-- start of Dataset extract --

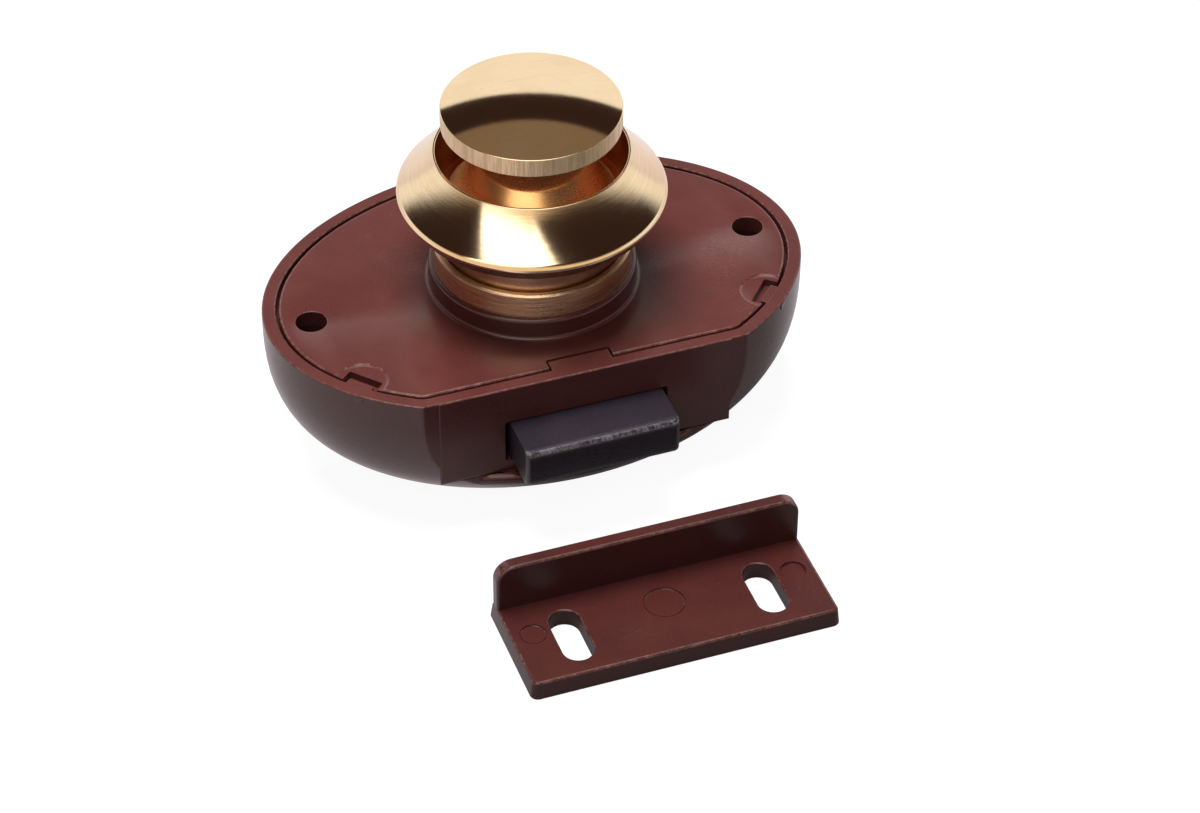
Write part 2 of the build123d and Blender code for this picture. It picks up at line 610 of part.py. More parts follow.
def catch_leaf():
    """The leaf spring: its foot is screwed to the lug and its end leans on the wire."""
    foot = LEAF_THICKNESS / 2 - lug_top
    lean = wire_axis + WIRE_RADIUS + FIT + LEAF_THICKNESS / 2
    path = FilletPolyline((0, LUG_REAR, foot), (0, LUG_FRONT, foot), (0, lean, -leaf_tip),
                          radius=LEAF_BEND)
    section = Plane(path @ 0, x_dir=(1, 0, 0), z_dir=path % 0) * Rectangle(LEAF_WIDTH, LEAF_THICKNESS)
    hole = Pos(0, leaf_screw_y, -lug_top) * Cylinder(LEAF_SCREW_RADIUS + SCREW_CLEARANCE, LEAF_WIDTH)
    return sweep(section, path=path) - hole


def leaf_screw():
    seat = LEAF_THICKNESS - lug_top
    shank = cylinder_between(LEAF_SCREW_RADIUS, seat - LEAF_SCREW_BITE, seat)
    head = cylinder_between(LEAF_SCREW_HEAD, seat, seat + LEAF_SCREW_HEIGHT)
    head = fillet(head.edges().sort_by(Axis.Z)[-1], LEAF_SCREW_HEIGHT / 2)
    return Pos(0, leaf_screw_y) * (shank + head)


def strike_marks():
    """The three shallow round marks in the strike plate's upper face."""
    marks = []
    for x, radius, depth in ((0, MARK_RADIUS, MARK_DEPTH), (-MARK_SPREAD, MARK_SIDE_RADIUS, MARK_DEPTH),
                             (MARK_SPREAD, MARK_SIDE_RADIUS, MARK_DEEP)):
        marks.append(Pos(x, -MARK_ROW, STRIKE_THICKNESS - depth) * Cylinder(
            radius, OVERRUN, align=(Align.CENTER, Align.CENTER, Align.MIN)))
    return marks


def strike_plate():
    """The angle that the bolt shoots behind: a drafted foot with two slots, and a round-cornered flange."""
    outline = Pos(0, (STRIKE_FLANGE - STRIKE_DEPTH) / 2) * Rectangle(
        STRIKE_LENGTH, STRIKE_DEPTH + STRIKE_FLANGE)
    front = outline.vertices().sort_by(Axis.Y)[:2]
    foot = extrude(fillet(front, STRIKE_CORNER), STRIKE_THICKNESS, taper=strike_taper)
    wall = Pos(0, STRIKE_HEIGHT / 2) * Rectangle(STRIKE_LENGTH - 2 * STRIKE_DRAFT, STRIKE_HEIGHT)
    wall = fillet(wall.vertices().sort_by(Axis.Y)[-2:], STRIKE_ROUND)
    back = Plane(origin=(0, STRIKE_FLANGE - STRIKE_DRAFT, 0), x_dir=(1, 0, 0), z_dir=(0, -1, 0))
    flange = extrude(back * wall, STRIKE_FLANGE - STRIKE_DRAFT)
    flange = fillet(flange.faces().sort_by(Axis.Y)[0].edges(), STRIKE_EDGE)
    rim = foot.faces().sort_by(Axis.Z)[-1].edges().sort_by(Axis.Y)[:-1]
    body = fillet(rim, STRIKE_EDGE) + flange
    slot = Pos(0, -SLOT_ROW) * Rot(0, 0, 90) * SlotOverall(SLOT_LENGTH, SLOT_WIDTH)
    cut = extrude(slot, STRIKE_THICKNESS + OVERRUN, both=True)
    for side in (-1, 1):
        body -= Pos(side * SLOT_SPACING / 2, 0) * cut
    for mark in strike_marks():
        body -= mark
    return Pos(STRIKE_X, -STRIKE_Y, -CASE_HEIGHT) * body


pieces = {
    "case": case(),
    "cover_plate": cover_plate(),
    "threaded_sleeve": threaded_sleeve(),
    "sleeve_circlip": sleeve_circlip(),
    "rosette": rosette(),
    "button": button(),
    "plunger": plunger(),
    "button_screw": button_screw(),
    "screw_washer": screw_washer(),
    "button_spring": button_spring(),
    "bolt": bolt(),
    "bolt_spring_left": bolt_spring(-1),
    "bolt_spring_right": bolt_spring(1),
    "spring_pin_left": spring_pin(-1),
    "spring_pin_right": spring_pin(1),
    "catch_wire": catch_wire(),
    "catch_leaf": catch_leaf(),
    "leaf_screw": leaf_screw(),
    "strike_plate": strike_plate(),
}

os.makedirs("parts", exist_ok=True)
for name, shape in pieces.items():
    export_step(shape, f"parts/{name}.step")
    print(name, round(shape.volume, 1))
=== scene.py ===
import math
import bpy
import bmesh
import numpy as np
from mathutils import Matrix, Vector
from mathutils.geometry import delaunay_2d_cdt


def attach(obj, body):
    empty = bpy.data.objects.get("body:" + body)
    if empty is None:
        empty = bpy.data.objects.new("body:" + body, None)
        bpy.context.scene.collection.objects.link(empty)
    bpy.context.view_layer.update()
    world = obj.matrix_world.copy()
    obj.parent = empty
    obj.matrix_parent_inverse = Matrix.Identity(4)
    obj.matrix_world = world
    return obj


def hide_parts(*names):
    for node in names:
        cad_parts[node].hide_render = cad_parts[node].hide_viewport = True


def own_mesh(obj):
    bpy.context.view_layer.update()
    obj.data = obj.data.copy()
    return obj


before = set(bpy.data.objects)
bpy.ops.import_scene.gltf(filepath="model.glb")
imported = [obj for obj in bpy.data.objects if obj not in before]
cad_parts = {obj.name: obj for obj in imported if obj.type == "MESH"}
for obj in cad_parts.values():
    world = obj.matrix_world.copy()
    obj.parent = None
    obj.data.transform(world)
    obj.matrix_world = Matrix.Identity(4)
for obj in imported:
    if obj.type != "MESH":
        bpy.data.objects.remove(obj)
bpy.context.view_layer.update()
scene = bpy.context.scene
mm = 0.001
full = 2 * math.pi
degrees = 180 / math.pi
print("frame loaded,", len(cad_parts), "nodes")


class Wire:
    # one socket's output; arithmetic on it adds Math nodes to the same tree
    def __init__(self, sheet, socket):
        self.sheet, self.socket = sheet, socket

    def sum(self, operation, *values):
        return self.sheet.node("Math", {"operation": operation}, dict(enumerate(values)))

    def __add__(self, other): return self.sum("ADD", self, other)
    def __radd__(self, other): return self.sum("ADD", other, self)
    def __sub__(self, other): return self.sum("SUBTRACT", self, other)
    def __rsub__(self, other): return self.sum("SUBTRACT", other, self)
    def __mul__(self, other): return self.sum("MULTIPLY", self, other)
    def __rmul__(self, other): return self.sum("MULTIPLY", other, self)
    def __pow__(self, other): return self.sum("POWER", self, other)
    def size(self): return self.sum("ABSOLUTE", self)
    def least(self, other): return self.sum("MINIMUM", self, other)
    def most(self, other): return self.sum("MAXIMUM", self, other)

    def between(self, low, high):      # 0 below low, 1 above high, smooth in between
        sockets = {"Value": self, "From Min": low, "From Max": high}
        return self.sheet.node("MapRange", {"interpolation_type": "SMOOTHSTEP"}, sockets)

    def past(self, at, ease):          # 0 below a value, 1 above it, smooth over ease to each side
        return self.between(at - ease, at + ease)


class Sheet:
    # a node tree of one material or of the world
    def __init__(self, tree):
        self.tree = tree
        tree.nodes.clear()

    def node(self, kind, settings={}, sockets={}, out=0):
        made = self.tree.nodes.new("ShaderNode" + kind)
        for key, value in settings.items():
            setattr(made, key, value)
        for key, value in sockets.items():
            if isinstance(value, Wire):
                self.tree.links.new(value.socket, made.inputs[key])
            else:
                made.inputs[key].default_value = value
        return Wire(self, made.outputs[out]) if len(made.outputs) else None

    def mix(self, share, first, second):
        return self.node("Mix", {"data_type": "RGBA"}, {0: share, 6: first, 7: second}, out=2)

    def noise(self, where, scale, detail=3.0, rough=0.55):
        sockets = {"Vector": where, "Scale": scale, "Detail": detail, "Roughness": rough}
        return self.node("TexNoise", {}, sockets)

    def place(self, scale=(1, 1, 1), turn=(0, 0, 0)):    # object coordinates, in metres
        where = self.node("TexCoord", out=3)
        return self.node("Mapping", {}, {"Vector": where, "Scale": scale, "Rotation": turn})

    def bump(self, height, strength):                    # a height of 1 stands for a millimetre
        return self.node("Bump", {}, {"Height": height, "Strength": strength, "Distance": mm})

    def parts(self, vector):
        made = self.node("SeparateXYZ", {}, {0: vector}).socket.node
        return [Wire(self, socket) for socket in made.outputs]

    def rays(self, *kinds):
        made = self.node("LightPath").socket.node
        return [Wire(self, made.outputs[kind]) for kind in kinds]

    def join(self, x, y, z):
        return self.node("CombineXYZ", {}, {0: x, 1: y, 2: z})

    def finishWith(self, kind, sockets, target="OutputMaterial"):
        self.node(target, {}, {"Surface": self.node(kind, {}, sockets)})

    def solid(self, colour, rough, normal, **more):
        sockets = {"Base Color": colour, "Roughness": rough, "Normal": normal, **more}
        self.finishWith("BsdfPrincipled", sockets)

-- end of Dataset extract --

### Your objective
Print exactly, and only, the lines beginning at the top of the listing and ending at the line with "return marks".

### Final answer
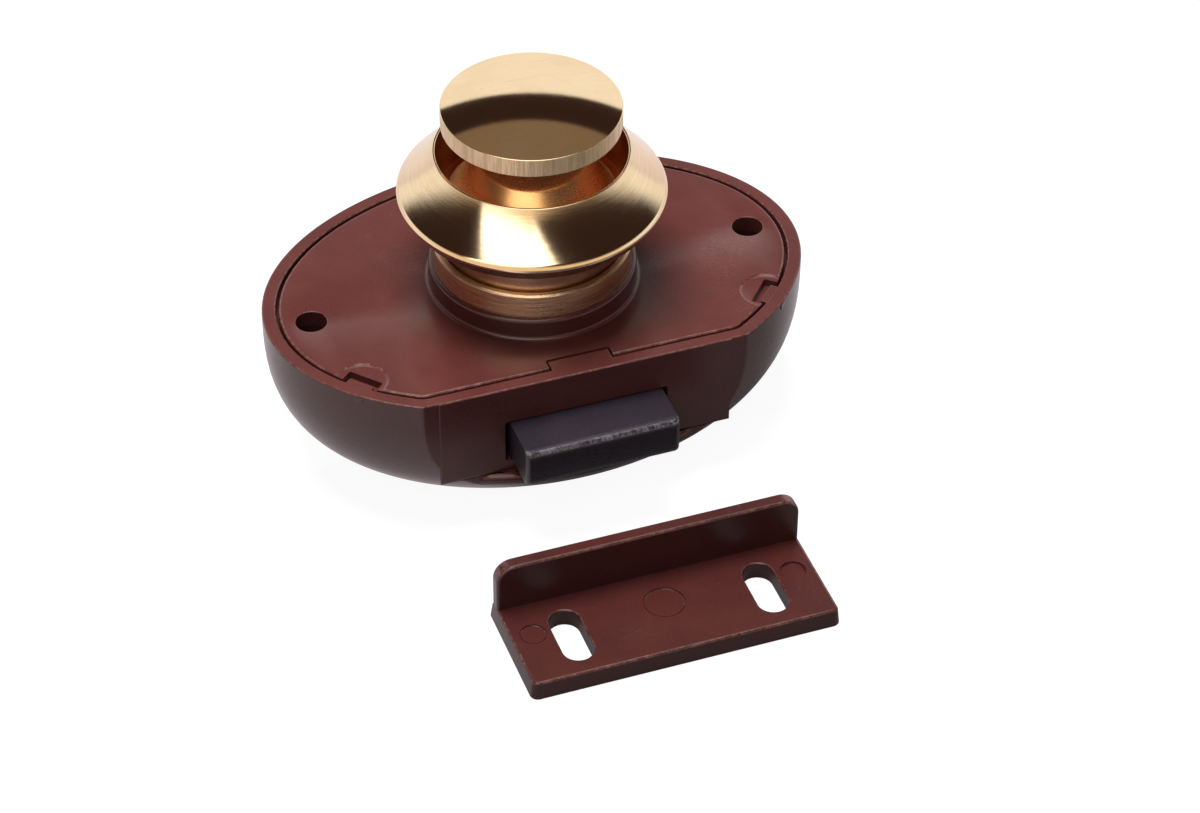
Write part 2 of the build123d and Blender code for this picture. It picks up at line 610 of part.py. More parts follow.
def catch_leaf():
    """The leaf spring: its foot is screwed to the lug and its end leans on the wire."""
    foot = LEAF_THICKNESS / 2 - lug_top
    lean = wire_axis + WIRE_RADIUS + FIT + LEAF_THICKNESS / 2
    path = FilletPolyline((0, LUG_REAR, foot), (0, LUG_FRONT, foot), (0, lean, -leaf_tip),
                          radius=LEAF_BEND)
    section = Plane(path @ 0, x_dir=(1, 0, 0), z_dir=path % 0) * Rectangle(LEAF_WIDTH, LEAF_THICKNESS)
    hole = Pos(0, leaf_screw_y, -lug_top) * Cylinder(LEAF_SCREW_RADIUS + SCREW_CLEARANCE, LEAF_WIDTH)
    return sweep(section, path=path) - hole


def leaf_screw():
    seat = LEAF_THICKNESS - lug_top
    shank = cylinder_between(LEAF_SCREW_RADIUS, seat - LEAF_SCREW_BITE, seat)
    head = cylinder_between(LEAF_SCREW_HEAD, seat, seat + LEAF_SCREW_HEIGHT)
    head = fillet(head.edges().sort_by(Axis.Z)[-1], LEAF_SCREW_HEIGHT / 2)
    return Pos(0, leaf_screw_y) * (shank + head)


def strike_marks():
    """The three shallow round marks in the strike plate's upper face."""
    marks = []
    for x, radius, depth in ((0, MARK_RADIUS, MARK_DEPTH), (-MARK_SPREAD, MARK_SIDE_RADIUS, MARK_DEPTH),
                             (MARK_SPREAD, MARK_SIDE_RADIUS, MARK_DEEP)):
        marks.append(Pos(x, -MARK_ROW, STRIKE_THICKNESS - depth) * Cylinder(
            radius, OVERRUN, align=(Align.CENTER, Align.CENTER, Align.MIN)))
    return marks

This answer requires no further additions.